Real Life: Britain’s youth have a question to ask Mr Gove. #ASKGOVE

Robbie Wojciechowski January 27, 2012 2
Real Life: Britain’s youth have a question to ask Mr Gove. #ASKGOVE

Robbie has a bone to pick with the education secretary

How, Mr Gove, can you be so ignorant of the value of education? #askgove

You’re reforming education to become a fragmented, distorted version of what it was – a stereotyped conclusion, formed from a parade of pointless charts and data. The idea that the academic nurtures economic prosperity is a fickle one, one that forgets the mentoring of the individual and learning and focuses on squeezing pennies from creative prospects. Society is being broken, split based on ability, leaving those less capable with no support or opportunity. No options but to live a life of doubt and depression, clinging to the benefit network for means of support.

Gove’s policy for education makes for fearful conclusions; an obedient race fed on the system-identified policy that’s deemed best to control young people’s upbringing – a system that focuses controlled spending on those who seem prosperous, not those who feel challenged. It’s an ignorant way to respond to education; many schools do well, performing highly. The academy concept is just a government re-branding idea; it takes apart Labours investment drive for specialist schools with select focuses, wasting more money and supplying one flat education format that is believed to suit all.

Fact is, it doesn’t. Our society breathes on its diversity, for what is a state that just breeds academics? It’s boring, corrupt and leaves the creative struggling. British culture is the arts, our export is entertainment. In economic terms, the creative sector’s contribution to Britain’s GDP is up there with the financial sector – and, unlike the latter, it won’t leave us bankrupt.

A diverse format is the one that suits education best. But it doesn’t mean it makes it the right format for everyone. Students should be treated as individuals, not letters to mark and grade. Gove’s ideas for reform are only going to lose the best of our specialist schools, and push the grading system (that already makes for a fickle representation of a child’s personality) into the limelight – it devalues education itself.

The students have already been responsible for walk-outs, who says the teachers won’t soon too? Fix up your priorities, Mr Gove, stop selling the youth’s education for profit.

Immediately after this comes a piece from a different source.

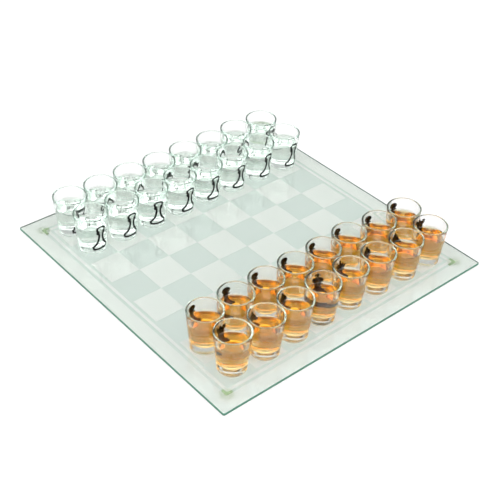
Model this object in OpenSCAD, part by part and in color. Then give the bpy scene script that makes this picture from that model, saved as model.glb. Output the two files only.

Stop messing with our futures.

@robbieflash

  • Monique

    Wow, I couldn’t have said it better! I never felt I was treated as an individual at school and I never felt individuality was encouraged. It seems as though the education system is spurning lost souls who have been taught to remember irrelevant stuff in order to pass irrelevant exams. Yes, a grade A looks great – it might still impress employers, but how does that contribute to your personal development? Surely that should be the priority. 

  • Iram

    Some really interesting ideas here! Definitely true that individuality is forgotten and everyone’s being categorized by letters.